At The Motley Fool, we poke plenty of fun at Wall Street analysts and their endless cycle of upgrades, downgrades, and "initiating coverage at neutral." So you might think we'd be the last people to give virtual ink to such "news." And we would be -- if that were all we were doing.

But in "This Just In," we don't simply tell you what the analysts said. We'll also show you whether they know what they're talking about. To help, we've enlisted Motley Fool CAPS, our tool for rating stocks and analysts alike. With CAPS, we track the long-term performance of Wall Street's best and brightest -- and its worst and sorriest, too.

And speaking of the best...
As the trading week drew to a close Friday, Stifel Nicolaus took a clue from the calendar and closed out its own "buy" recommendation on cable star Comcast (Nasdaq: CMCSA). Observing that after turning a mere 4% revenue gain into 12% improvement in earnings last week (and beating earnings expectations in the process), Comcast had finally topped its $20 price target, Stifel declared the stock now fully valued, and no longer a buying opportunity.

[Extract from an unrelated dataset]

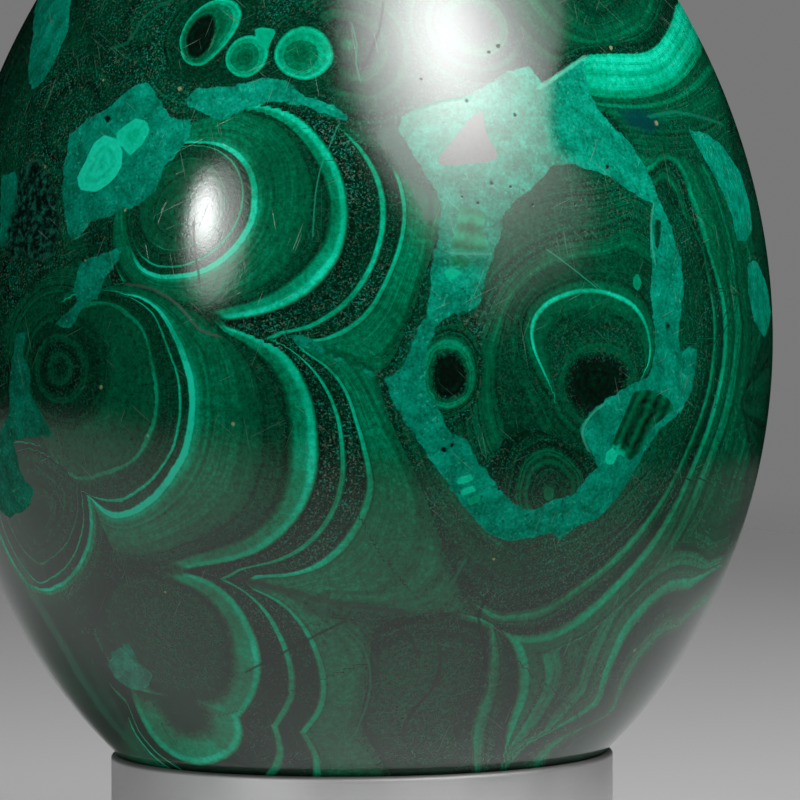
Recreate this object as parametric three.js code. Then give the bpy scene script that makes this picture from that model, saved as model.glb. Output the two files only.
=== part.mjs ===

Said Stifel: "We have a difficult time justifying further multiple expansion for [Comcast] given the overhang related to the company's proposed acquisition of 51% of NBC Universal." Mind you, Stifel doesn't take the dim view of this deal that other analysts have expressed. To the contrary, the analyst lines up right beside the Fool's own David Lee Smith in support of the deal. David argued last week that Comcast's ability to "grow its own ad revenues by a whopping 24% ... bodes especially well for Comcast's pending merger with General Electric's (NYSE: GE) NBC Universal unit."

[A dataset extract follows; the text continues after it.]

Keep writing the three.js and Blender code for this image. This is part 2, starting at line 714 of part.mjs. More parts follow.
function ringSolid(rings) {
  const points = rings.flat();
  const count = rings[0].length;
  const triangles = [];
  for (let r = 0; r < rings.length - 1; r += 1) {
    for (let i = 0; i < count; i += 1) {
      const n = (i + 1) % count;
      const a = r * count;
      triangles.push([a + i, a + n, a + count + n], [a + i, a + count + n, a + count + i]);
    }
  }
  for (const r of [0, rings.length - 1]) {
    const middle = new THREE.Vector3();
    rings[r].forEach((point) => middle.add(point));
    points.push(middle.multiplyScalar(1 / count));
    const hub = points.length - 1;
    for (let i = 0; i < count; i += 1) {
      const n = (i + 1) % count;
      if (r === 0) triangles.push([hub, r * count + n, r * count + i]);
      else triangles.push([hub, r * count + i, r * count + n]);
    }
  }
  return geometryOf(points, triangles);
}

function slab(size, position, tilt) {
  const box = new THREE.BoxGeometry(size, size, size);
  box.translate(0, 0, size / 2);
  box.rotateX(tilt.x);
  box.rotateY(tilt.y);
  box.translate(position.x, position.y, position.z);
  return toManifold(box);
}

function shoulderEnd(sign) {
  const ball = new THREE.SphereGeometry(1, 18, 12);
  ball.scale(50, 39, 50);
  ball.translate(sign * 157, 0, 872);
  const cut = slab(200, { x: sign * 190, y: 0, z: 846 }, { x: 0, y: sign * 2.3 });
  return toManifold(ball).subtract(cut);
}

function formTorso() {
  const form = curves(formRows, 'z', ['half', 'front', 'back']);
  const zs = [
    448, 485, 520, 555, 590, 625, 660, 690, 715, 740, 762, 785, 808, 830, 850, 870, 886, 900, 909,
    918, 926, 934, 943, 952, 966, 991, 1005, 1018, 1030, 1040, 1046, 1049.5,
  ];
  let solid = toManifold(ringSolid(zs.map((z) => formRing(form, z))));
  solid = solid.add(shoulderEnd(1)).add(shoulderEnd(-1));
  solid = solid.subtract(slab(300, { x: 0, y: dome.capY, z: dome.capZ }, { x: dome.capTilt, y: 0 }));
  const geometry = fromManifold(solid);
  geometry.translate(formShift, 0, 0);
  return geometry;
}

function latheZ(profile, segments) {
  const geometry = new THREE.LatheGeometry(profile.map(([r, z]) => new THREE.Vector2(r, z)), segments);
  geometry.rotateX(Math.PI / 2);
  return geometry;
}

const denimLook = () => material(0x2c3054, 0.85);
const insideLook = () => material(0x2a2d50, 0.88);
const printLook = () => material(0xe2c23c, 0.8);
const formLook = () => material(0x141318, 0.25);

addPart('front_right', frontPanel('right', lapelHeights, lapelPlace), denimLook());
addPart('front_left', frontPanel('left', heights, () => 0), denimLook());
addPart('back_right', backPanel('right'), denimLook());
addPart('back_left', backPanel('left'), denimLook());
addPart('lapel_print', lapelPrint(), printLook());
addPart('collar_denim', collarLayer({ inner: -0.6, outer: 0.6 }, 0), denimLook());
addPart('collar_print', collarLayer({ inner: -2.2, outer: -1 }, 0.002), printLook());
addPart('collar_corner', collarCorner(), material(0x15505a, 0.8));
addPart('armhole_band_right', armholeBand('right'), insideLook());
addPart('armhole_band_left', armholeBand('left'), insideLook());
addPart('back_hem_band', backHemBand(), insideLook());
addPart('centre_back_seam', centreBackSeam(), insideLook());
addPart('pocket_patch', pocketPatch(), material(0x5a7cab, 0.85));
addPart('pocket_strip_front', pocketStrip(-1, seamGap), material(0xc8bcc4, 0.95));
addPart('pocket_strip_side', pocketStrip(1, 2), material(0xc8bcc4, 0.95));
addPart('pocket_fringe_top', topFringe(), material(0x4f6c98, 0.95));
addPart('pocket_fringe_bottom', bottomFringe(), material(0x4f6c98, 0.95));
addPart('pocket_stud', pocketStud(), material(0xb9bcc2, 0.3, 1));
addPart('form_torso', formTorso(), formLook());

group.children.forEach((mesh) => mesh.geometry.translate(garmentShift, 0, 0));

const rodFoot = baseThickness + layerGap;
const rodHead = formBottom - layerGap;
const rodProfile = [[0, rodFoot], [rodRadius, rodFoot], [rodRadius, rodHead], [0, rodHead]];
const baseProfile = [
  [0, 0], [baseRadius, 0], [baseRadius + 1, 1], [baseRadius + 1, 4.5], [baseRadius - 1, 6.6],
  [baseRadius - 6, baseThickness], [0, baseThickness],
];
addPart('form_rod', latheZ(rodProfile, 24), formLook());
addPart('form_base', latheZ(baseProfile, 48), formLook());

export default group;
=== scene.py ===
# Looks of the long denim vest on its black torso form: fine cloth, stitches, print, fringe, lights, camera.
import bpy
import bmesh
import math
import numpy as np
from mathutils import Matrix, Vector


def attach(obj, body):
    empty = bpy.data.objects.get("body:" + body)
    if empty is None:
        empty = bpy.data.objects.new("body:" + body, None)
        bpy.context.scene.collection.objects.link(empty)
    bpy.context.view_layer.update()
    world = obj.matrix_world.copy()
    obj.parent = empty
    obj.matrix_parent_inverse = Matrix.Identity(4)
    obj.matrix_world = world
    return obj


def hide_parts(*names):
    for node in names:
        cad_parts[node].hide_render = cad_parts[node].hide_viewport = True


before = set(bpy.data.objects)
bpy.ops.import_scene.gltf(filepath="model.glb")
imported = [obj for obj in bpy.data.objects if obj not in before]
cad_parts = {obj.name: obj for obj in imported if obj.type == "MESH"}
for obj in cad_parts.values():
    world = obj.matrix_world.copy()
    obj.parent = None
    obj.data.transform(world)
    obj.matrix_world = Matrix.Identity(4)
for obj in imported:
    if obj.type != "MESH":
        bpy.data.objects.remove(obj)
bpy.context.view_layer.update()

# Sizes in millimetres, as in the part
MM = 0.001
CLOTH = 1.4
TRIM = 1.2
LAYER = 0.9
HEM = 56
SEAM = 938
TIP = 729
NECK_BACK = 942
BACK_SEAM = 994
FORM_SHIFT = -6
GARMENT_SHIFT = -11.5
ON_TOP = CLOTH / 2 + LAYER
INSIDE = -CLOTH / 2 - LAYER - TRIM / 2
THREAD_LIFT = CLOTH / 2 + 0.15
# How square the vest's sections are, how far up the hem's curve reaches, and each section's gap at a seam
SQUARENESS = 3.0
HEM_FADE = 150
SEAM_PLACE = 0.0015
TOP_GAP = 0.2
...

Even so, absent signs of "significant" improvement in housing and unemployment numbers -- two areas Stifel calls "critical to the sustained reacceleration of the company's cable business," the analyst views Comcast's growth prospects as limited. Result: Stifel downgraded the shares to "hold."

But was it right to pull the plug?

Let's go to the tape
After all, predicting the fortunes of media companies such as Comcast is not exactly Stifel's strong suit. Stifel may be superb stockpicker in the adjacent industry of Communications Equipment. In contrast, Stifel only guesses right about 44% of the time on its Media picks:

Companies

Stifel Said

CAPS Says

Stifel's Picks Beating (Lagging) S&P by

DirecTV (NYSE: DTV)

Outperform

**

73 points

CBS (NYSE: CBS)

Outperform

**

(28 points)

Sirius XM Radio

Outperform

**

(52 points)

Why the rush, Stifel?
And I suspect Stifel's wrong on Comcast as well. Rather than boasting of how it was right about Comcast hitting $20, "declaring victory and going home," Stifel should be looking at Comcast's value today, and its prospects relative to the market ... and raising its price target further.

Consider: Relative to the rest of the S&P 500, Comcast sports a forward P/E ratio below that of the index (14.2 versus 15.3) -- but a growth rate far higher (12.7% versus just 9.3%).

And while it's true that Comcast costs more on a forward P/E basis than rivals like Time Warner Cable (NYSE: TWC), Dish Network (Nasdaq: DISH), or DirecTV, the relative lack of value here doesn't negate the fact that as an individual stock, Comcast still seems attractively priced. The company generates monster free cash flow from its business, ($5.1 billion last year), yet the stock sells for only 11 times this sum. And with only 23% of its earnings currently devoted to dividend payouts, it seems to me that Comcast has plenty of potential to boost its already respectable 1.9% dividend payout.

Foolish takeaway
Seems to me that whether you're a growth hunter, value seeker, or a dividend harvester, there's plenty to like in Comcast for investors of all stripes. So personally, I see no reason why this stock can't go higher.